Music is a place to take refuge. It's a sanctuary from mediocrity and boredom. It's innocent and it's a place you can lose yourself in thoughts, memories and intricacies.
It is the artist's responsibility to be the oracle, to abstract where you are - that is our responsibility - we're not there to look glamorous. We're there to tune into the frequency of the Earth and the connective tissues of those things that we are responding to - language, colour, costume, literature, poetry, cuisine, perfume - these are the things that make up the desire to throw paint on a canvas, these are the things that create the excitement for building a new language!
The words are in my own internal language, and mean more than I could ever explain.
There's something extremely fragile about musicians, and that's their strength.
Silence is so important when you're working, You must have periods where you don't hear anything, just to reflect on you've already done. Otherwise you traumatize your relationship with the piece that you're working on.
The second and sometimes most important part of the creative process is performing it live, so that the work can evolve to a different level and it is also important to make that connection with your audience as they are the reason why you make this work in the first place.
Years ago I sang on a track using that voice and someone asked, 'Who is that terribly depressed man?' But Patrick loved it. He said, 'You sound like a young boy, like a child, like an old woman, like an old man,' and really, we all have all of those things inside of us. I don't do any vocal gymnastics to make the voice better as I age. If it comes out rougher, then it's true to what's happening. Singing is who I am. I didn't train for it, any more than I trained for anything else I did. I probably should take better care of myself physically, but it goes against the grain.

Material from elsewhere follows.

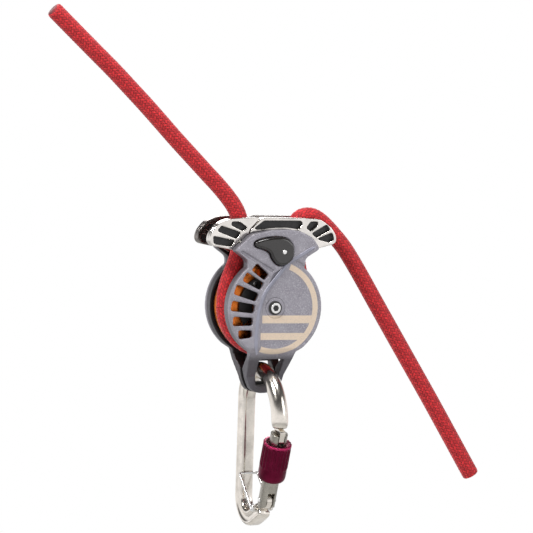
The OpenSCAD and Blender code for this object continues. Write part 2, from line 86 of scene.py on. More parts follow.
# How bright the room is that the metal reflects: share of the way up, and brightness.
ROOM_BANDS = [(0.0, 0.3), (0.2, 0.08), (0.34, 0.5), (0.43, 0.95), (0.57, 0.9), (0.67, 0.14),
              (0.86, 0.05), (1.0, 0.3)]


def banded_room(name):
    """A world that metal reflects as light and dark bands and that the camera sees as white paper."""
    world = bpy.data.worlds.new(name)
    world.use_nodes = True
    tree = world.node_tree
    tree.nodes.clear()
    place = tree.nodes.new("ShaderNodeTexCoord")
    apart = tree.nodes.new("ShaderNodeSeparateXYZ")
    tree.links.new(place.outputs["Generated"], apart.inputs[0])
    height = tree.nodes.new("ShaderNodeMapRange")
    height.inputs["From Min"].default_value = -1
    tree.links.new(apart.outputs["Z"], height.inputs["Value"])
    ramp = tree.nodes.new("ShaderNodeValToRGB")
    tree.links.new(height.outputs[0], ramp.inputs["Fac"])
    elements = ramp.color_ramp.elements
    elements[0].position, elements[1].position = ROOM_BANDS[0][0], ROOM_BANDS[-1][0]
    for at, _ in ROOM_BANDS[1:-1]:
        elements.new(at)
    for element, (_, value) in zip(elements, ROOM_BANDS):
        element.color = (value, value, value * 1.02, 1)
    room = tree.nodes.new("ShaderNodeBackground")
    room.inputs["Strength"].default_value = 1.1
    tree.links.new(ramp.outputs[0], room.inputs["Color"])
    paper = tree.nodes.new("ShaderNodeBackground")
    paper.inputs["Color"].default_value = (1, 1, 1, 1)
    ray = tree.nodes.new("ShaderNodeLightPath")
    shown = tree.nodes.new("ShaderNodeMixShader")
    tree.links.new(ray.outputs["Is Camera Ray"], shown.inputs[0])
    tree.links.new(room.outputs[0], shown.inputs[1])
    tree.links.new(paper.outputs[0], shown.inputs[2])
    end = tree.nodes.new("ShaderNodeOutputWorld")
    tree.links.new(shown.outputs[0], end.inputs[0])
    return world


scene.world = banded_room("studio")


# ---------- materials ----------

class Shader:
    """A node material with short calls for its maths."""

    def __init__(self, name, **sockets):
        self.material = bpy.data.materials.new(name)
        self.material.use_nodes = True
        self.tree = self.material.node_tree
        self.surface = self.tree.nodes["Principled BSDF"]
        for key, value in sockets.items():
            self.surface.inputs[key.replace("_", " ")].default_value = value
        self.place = self.tree.nodes.new("ShaderNodeTexCoord").outputs["Object"]

    def link(self, a, b):
        self.tree.links.new(a, b)

    def axes(self):
        """The x, y and z of the point being painted, in metres."""
        n = self.tree.nodes.new("ShaderNodeSeparateXYZ")
        self.link(self.place, n.inputs[0])
        return n.outputs

    def attribute(self, name):
        n = self.tree.nodes.new("ShaderNodeAttribute")
        n.attribute_name = name
        return n.outputs["Fac"]

    def noise(self, scale, detail=3):
        n = self.tree.nodes.new("ShaderNodeTexNoise")
        n.inputs["Scale"].default_value = scale
        n.inputs["Detail"].default_value = detail
        n.inputs["Roughness"].default_value = 0.55
        self.link(self.place, n.inputs["Vector"])
        return n.outputs["Fac"]

    def maths(self, kind, a, b=0.0):
        n = self.tree.nodes.new("ShaderNodeMath")
        n.operation = kind
        for socket, value in zip(n.inputs, (a, b)):
            if isinstance(value, (int, float)):
                socket.default_value = value
            else:
                self.link(value, socket)
        return n.outputs[0]

    def above(self, a, b):
        return self.maths("GREATER_THAN", a, b)

    def below(self, a, b):
        return self.maths("LESS_THAN", a, b)

    def times(self, a, b):
        return self.maths("MULTIPLY", a, b)

    def plus(self, a, b):
        return self.maths("ADD", a, b)

    def larger(self, a, b):
        return self.maths("MAXIMUM", a, b)

    def spread(self, value, low, high, from_low=0.3, from_high=0.7):
        """Low to high as the value goes from from_low to from_high, and no further."""
        n = self.tree.nodes.new("ShaderNodeMapRange")
        for key, number in (("From Min", from_low), ("From Max", from_high), ("To Min", low),
                            ("To Max", high)):
            n.inputs[key].default_value = number
        self.link(value, n.inputs["Value"])
        return n.outputs[0]

    def mix(self, share, a, b):
        """Colour a where the share is 0 and colour b where it is 1."""
        n = self.tree.nodes.new("ShaderNodeMix")
        n.data_type = "RGBA"
        self.link(share, n.inputs[0])
        for socket, value in ((n.inputs[6], a), (n.inputs[7], b)):
            if isinstance(value, tuple):
                socket.default_value = (*value, 1)
            else:
                self.link(value, socket)
        return n.outputs[2]

    def colour(self, value):
        self.link(value, self.surface.inputs["Base Color"])

    def rough(self, value):
        self.link(value, self.surface.inputs["Roughness"])

    def bump(self, value, distance):
        """A bump on top of any that the material has already."""
        n = self.tree.nodes.new("ShaderNodeBump")
        n.inputs["Distance"].default_value = distance
        self.link(value, n.inputs["Height"])
        old = self.surface.inputs["Normal"]
        if old.links:
            self.link(old.links[0].from_socket, n.inputs["Normal"])
        self.link(n.outputs[0], old)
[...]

A true collaboration is trickier than a marriage because you can't hide.
We always have a basic structure for a piece of music, but we encourage the musicians to elaborate on whatever they feel at that particular moment. There's a definite conversation happening on stage. I think it is very important for us as creative musicians, to instantaneously describe any energy that is visible at that time.
There's fatigue but also a deliberate desire to want to reach absolute perfection at every concert.
I suppose musicians have the kind of arrogant attitude that they can actually offer the world something, because through their passive power, they're able to be the strongest arms that they can be, incredibly strong. That's what keeps us going.
There's the false security of feeling a great force of love from your audience one day and then the next morning you wake up and you're exhausted, and that love is something you have to reach for the next day.
I feel connected to every other creative element because I have a creative soul. My isolation is not through the work it's through not being able to connect with mediocrity. When I was younger I was a punk and then when I got married and had children I became a mother. They are the only two memberships to any clan-like cultures that I have ever embraced.
With touring, it's like you're in this car and you've got this much fuel. You know that if you drive carefully and take your time and search your way so that you don't take the wrong turn, you'll have exactly enough fuel to go where you're going. You are empowered as you go by your audience.